Researchers from the National Cancer Institute in Bethesda, Md. analyzed data from the National Health and Nutrition Examination Survey and found that nearly 40 percent of calories consumed by children ages 2 to 18 were empty calories, the unhealthiest kind of calories.

"Consumption of empty calories far exceeded the corresponding discretionary calorie allowance for all sex–age groups," wrote the researchers, led by nutritionist Jill Reedy.

"This number is staggering and depressing," said Kelly Brownell, professor of psychology, epidemiology and public health at Yale University.

While the findings don't surprise many nutrition experts, they say the reasons kids consume so many empty calories are complex. The push for healthier foods over the past few years has helped a little, but they say there are still many obstacles to changing eating habits for the better -- including a lack of physical activity, parental and peer influences, and marketing by the food industry.

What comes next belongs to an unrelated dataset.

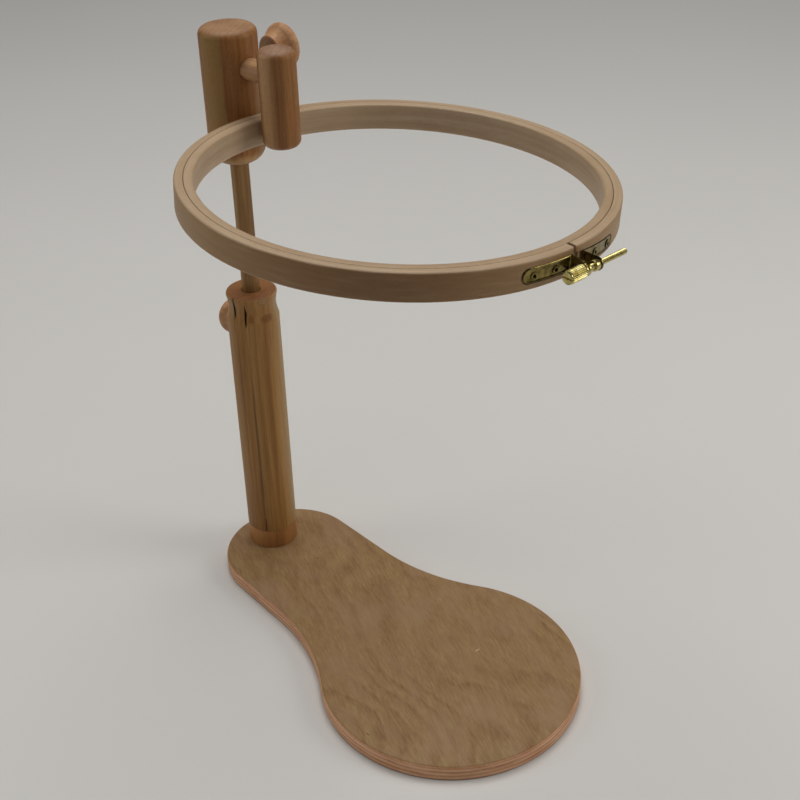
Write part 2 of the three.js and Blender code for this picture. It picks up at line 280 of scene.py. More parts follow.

"Empty-calorie foods are manufactured by the food industry to be maximally palatable," said Dr. David L. Katz, director of the Yale University Prevention Research Center in Derby, Conn.

"I don't see a solution unless we have serious limits on advertising of foods that damage the health and reduce the longevity of today's children," said Dr. Walter Willett, chair of the department of nutrition at the Harvard School of Public Health in Boston.

But the picture is complex, said Connie Diekman, director of university nutrition at Washington University in St. Louis. Many kids -- and their parents -- simply do not know what they ought to be eating.

"Nutrition education needs to start in prenatal classes and move through the entire education system," said Diekman. "As I work with college students it amazes me, the number who don't know the nutritional value of many foods or even how much of each food group they need."